Для поэтов Серебряного века концом золотого века поэзии стала смерть Пушкина, возведенная в миф вселенских масштабов. Она стала, по словам Б. М. Гаспарова, «эсхатологическим символом, недвусмысленно отмечающим конец света – того света, в котором развивалось и процветало модернистское движение» [Gasparov 1992: 13]. Поскольку поэты Серебряного века воспринимали себя прямыми наследниками века золотого, смерть любого выдающегося поэта, особенно насильственная, неизбежно вызывала у них ассоциации с гибелью Пушкина[197]
. Как вновь замечает Гаспаров, самоубийство Маяковского «воспринималось многими как событие символическое, воплощающее кризис эпохи […]» [Gasparov 1992: 12]. В «Охранной грамоте» Пастернак проецирует это событие на судьбу Пушкина в особенно поразительном перевоплощении, к примеру, в этих важнейших строчках:Но кто поймет и поверит, что Пушкину восемьсот тридцать шестого года внезапно дано узнать себя Пушкиным любого – Пушкиным девятьсот тридцать шестого года. […] Что это какая-то нечеловеческая молодость, но с такoй резкой радостью надрывающая непрерывность предыдущей жизни, что […] она своей резкостью больше всего похожа на смерть. Что она похожа на смерть, но совсем не смерть, отнюдь не смерть, и только бы, только бы люди не пожелали полного сходства [Пастернак 2004, 5: 230–231].
На первый взгляд рассказчик здесь говорит то же, что его современники, сравнивающие преждевременную гибель Маяковского с гибелью Пушкина и его эпохи. В знаменитом очерке «О поколении, растратившем своих поэтов» после описания затхлой атмосферы пушкинской России времен правления Николая I Р. Якобсон упоминает «мертвящее отсутствие воздуха», задушившее Маяковского [Якобсон 1975: 32][198]

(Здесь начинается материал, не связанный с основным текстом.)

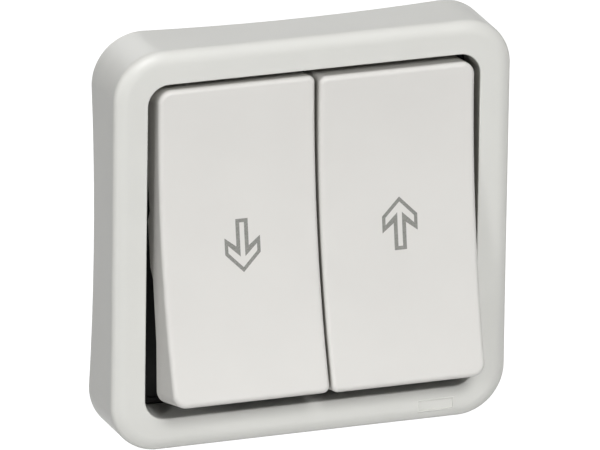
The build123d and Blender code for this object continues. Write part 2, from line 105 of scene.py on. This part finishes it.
def placeGroup(tree, group, vector, values):
    node = tree.nodes.new("ShaderNodeGroup")
    node.node_tree = group
    tree.links.new(vector, node.inputs["Vector"])
    for label, value in values.items():
        node.inputs[label].default_value = value
    return node


# Sets a socket to a plain value, or links it to another node's output.
def feed(tree, value, socket):
    if isinstance(value, (int, float, tuple)):
        socket.default_value = value
    else:
        tree.links.new(value, socket)


def mathNode(tree, operation, first, second, clamp=False):
    node = tree.nodes.new("ShaderNodeMath")
    node.operation = operation
    node.use_clamp = clamp
    feed(tree, first, node.inputs[0])
    feed(tree, second, node.inputs[1])
    return node.outputs[0]


def noiseNode(tree, vector, scale, detail=2.0, roughness=0.5):
    node = tree.nodes.new("ShaderNodeTexNoise")
    node.inputs["Detail"].default_value = detail
    node.inputs["Roughness"].default_value = roughness
    feed(tree, scale, node.inputs["Scale"])
    tree.links.new(vector, node.inputs["Vector"])
    return node.outputs["Fac"]


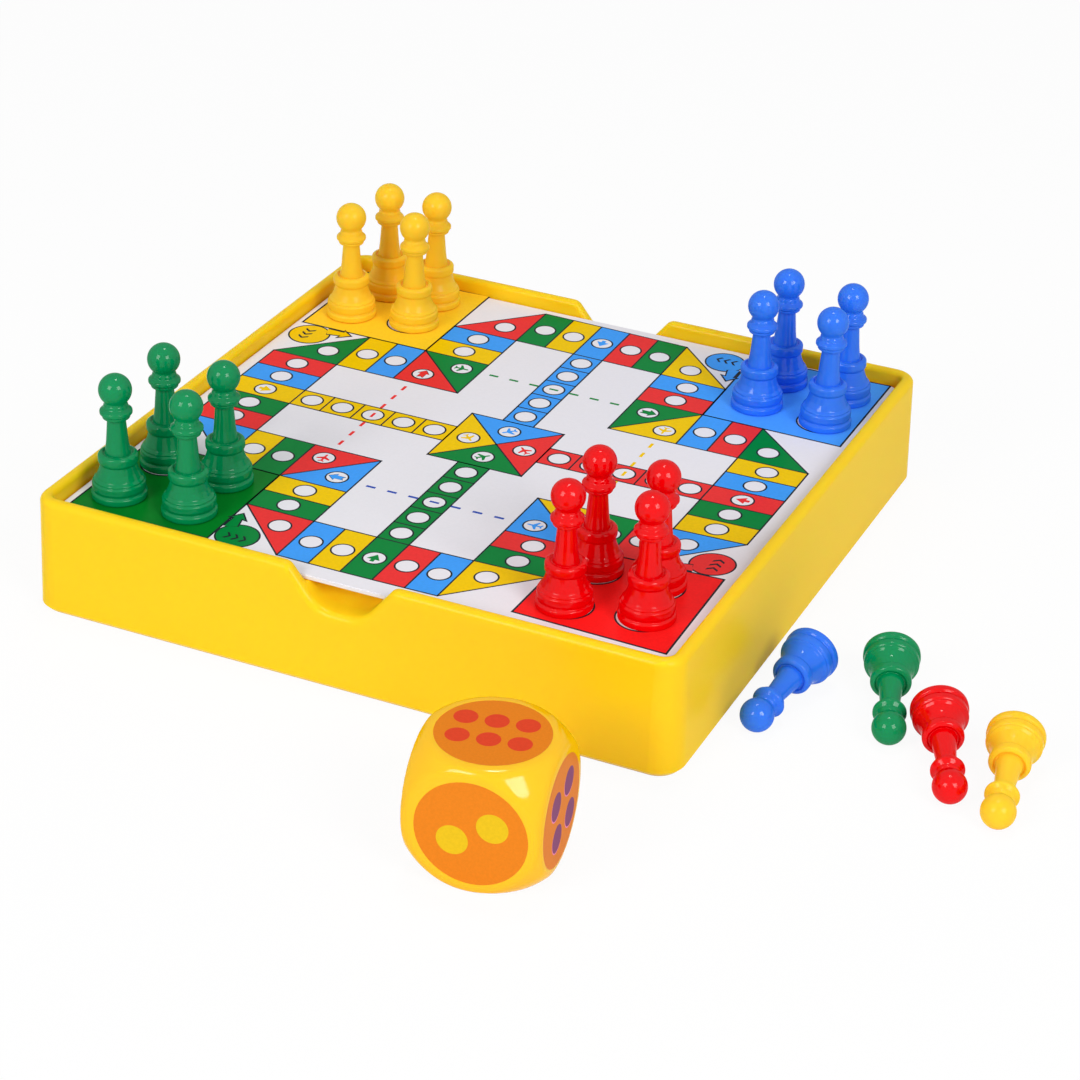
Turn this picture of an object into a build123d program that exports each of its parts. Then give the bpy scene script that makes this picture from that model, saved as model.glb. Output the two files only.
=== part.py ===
from build123d import *
import os
from itertools import product
from math import acos, atan2, cos, degrees, hypot, pi, radians, sin, sqrt

# Ludo board box: a square open tray, a lift-out board with a glued printed
# sheet, sixteen pawns standing on the board, four loose pawns and a large die.
# Millimetres. The origin is the centre of the tray's underside, +X runs to the
# right along the front wall, +Y to the back and +Z up.

# ---- tray ----
TRAY_SIZE = 152.0          # outside at the base, both ways
TRAY_HEIGHT = 27.2
TRAY_CORNER_R = 6.0        # outside upright corners
BASE_EDGE = 1.2            # bevel under the walls
WALL = 2.9                 # at the rim; the well's own walls are upright
WALL_LEAN = 0.8            # the outer faces lean in this far from base to rim
FLOOR = 2.2
RIM_OUTER_R = 1.5          # round along the outer edge of the rim and notches
RIM_INNER_R = 1.1          # round along the inner edge

# ---- board: a stiff plate with a printed sheet on it ----
RIM_ABOVE_BOARD = 3.5      # the rim stands this far over the printed face
PLATE_THICKNESS = 0.8
PLATE_CORNER_R = 3.0
PLATE_EDGE = 0.2           # bevel below, where a finger gets under it
SHEET_THICKNESS = 0.2
SHEET_INSET = 0.3          # the sheet stops this short of the plate's edge
BOARD_GAP = 0.4            # running gap between the board and the walls

# ---- ribs and posts that carry the board ----
RIB_THICKNESS = 1.6
RIB_REACH = 2.6            # from the wall inwards
RIB_PITCH = 22.0
RIBS_EACH_SIDE = 3         # of the middle of a side wall
POST_SIZE = 7.0            # post in each corner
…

. П. Д. Святополк-Мирский также отмечает, что, несмотря на разницу между литературными эпохами Маяковского и Пушкина, Маяковский, во многом как и его предшественник, был выразителем духа целого поколения поэтов[199].В то же время из вышеприведенной цитаты из «Охранной грамоты» следует двойственное восприятие автором образа Пушкина. Хотя он отмечает «сверхъестественную» молодость Маяковского, что перекликается с восприятием «вечно молодого Пушкина» современниками Пастернака, он одновременно боится этого сравнения: «и только бы, только бы люди не пожелали полного сходства» [Пастернак 2004, 5: 230–231]. Причины этого страха двояки: с одной стороны, рассказчик не приемлет сознательного конструирования «жизни поэта» по пушкинской парадигме, как ее видели его современники, считая такое ролевое поведение неестественным и опасным. С другой стороны, будучи сам поэтом Серебряного века, автор не может не испытывать влияния эсхатологических умонастроений, связывающих самоубийство Маяковского с трагическим концом Пушкина. Так протест против сравнения Пушкина с Маяковским подтверждает страх, что аналогия должна быть полной, что со смертью Маяковского закончится литературная эпоха[200]

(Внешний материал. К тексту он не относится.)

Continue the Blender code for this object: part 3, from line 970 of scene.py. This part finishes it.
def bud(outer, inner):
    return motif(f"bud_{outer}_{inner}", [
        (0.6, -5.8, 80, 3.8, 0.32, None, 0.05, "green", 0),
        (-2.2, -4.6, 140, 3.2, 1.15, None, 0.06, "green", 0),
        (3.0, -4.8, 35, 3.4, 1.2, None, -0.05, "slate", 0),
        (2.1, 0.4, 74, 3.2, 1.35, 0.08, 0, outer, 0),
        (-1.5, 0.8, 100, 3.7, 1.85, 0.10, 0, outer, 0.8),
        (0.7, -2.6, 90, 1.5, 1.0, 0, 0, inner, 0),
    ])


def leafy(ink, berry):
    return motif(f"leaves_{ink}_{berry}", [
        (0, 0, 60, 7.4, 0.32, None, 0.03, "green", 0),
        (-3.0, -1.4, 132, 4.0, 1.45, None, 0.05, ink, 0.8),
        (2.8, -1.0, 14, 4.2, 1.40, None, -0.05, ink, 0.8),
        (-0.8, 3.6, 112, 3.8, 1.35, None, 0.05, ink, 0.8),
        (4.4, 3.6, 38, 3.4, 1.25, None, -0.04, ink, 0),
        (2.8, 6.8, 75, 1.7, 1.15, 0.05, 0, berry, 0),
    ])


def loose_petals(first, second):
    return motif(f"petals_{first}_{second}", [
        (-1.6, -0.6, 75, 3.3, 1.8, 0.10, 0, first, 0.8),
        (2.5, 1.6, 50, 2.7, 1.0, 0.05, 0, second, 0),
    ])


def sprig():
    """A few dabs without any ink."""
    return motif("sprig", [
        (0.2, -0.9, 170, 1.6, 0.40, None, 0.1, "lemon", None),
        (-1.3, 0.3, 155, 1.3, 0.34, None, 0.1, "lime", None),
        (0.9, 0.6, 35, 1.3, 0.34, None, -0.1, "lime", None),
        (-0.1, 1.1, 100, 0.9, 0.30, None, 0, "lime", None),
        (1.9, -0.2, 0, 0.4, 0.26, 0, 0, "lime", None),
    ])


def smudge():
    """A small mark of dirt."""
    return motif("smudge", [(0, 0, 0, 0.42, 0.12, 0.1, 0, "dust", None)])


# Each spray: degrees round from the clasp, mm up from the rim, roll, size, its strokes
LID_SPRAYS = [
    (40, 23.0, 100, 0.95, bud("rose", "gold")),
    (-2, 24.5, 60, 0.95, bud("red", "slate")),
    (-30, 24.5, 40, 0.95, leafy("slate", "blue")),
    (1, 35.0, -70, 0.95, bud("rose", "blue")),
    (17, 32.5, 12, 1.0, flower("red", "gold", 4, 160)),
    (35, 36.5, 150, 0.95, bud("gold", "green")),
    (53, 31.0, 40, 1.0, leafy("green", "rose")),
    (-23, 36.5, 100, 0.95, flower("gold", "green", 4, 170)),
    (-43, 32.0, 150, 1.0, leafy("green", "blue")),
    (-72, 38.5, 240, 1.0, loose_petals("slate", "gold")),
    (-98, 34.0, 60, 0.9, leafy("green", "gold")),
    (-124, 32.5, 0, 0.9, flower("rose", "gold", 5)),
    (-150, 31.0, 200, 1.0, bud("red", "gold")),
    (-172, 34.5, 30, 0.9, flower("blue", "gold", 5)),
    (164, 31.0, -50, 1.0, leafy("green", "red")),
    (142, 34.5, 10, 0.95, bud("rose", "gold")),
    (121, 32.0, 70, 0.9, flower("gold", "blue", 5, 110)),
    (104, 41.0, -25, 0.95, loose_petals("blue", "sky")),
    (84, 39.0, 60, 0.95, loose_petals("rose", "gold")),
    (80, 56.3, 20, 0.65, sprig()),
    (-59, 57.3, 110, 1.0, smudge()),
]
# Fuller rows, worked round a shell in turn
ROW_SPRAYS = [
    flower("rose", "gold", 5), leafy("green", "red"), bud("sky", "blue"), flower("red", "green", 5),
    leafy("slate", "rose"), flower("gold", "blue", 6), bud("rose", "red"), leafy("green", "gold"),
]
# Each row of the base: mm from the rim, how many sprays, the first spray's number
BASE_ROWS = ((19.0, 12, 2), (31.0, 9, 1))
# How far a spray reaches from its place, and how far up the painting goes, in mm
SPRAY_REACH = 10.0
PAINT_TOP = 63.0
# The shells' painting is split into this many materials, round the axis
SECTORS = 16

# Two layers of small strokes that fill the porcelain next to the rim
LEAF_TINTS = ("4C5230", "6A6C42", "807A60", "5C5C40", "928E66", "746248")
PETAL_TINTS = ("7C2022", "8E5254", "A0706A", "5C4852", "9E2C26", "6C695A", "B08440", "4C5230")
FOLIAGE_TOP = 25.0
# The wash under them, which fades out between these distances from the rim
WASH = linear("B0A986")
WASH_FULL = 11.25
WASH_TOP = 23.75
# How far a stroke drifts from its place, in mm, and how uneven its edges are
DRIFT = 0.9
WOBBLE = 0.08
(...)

.В то же время протест автора против чрезмерного поклонения Маяковскому напоминает некоторые реакции главного героя романа Рильке 1910 года «Записки Мальте Лауридса Бригге»[201]

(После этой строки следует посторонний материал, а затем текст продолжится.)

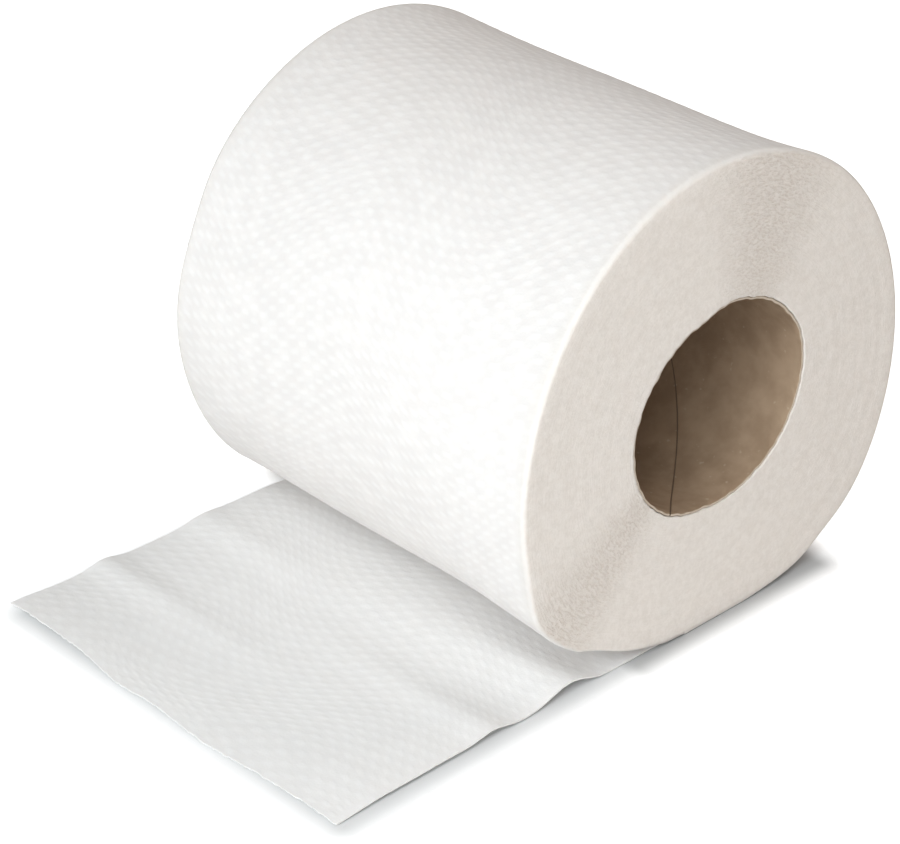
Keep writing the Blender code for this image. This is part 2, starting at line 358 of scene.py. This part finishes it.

. В нем молодой датский поэт дворянского происхождения живет в бедности в Париже. Многие исследователи замечали странное чувство страха, которое постоянно испытывает Мальте [Mason 1963: 64; Bradley 1980: 38][202]. Как отмечено в предыдущей главе, существует тесная связь между поэтикой Рильке и движением экспрессионизма, течения в литературе и искусстве, часто описывавшего ужасы человеческого существования. В Париже Мальте оказывается свидетелем грязи, смерти и запустения; он нередко опасается за свою жизнь и рассудок. Чтобы противостоять «инстинкту смерти», он интернализирует свой опыт и ведет одинокую жизнь, погрузившись в творчество. Во многом подобно рассказчику из «Охранной грамоты», он часто вспоминает детство, а также сказки и легенды, отражающие его понимание времени, творчества, любви, смерти и экзистенциального положения поэта.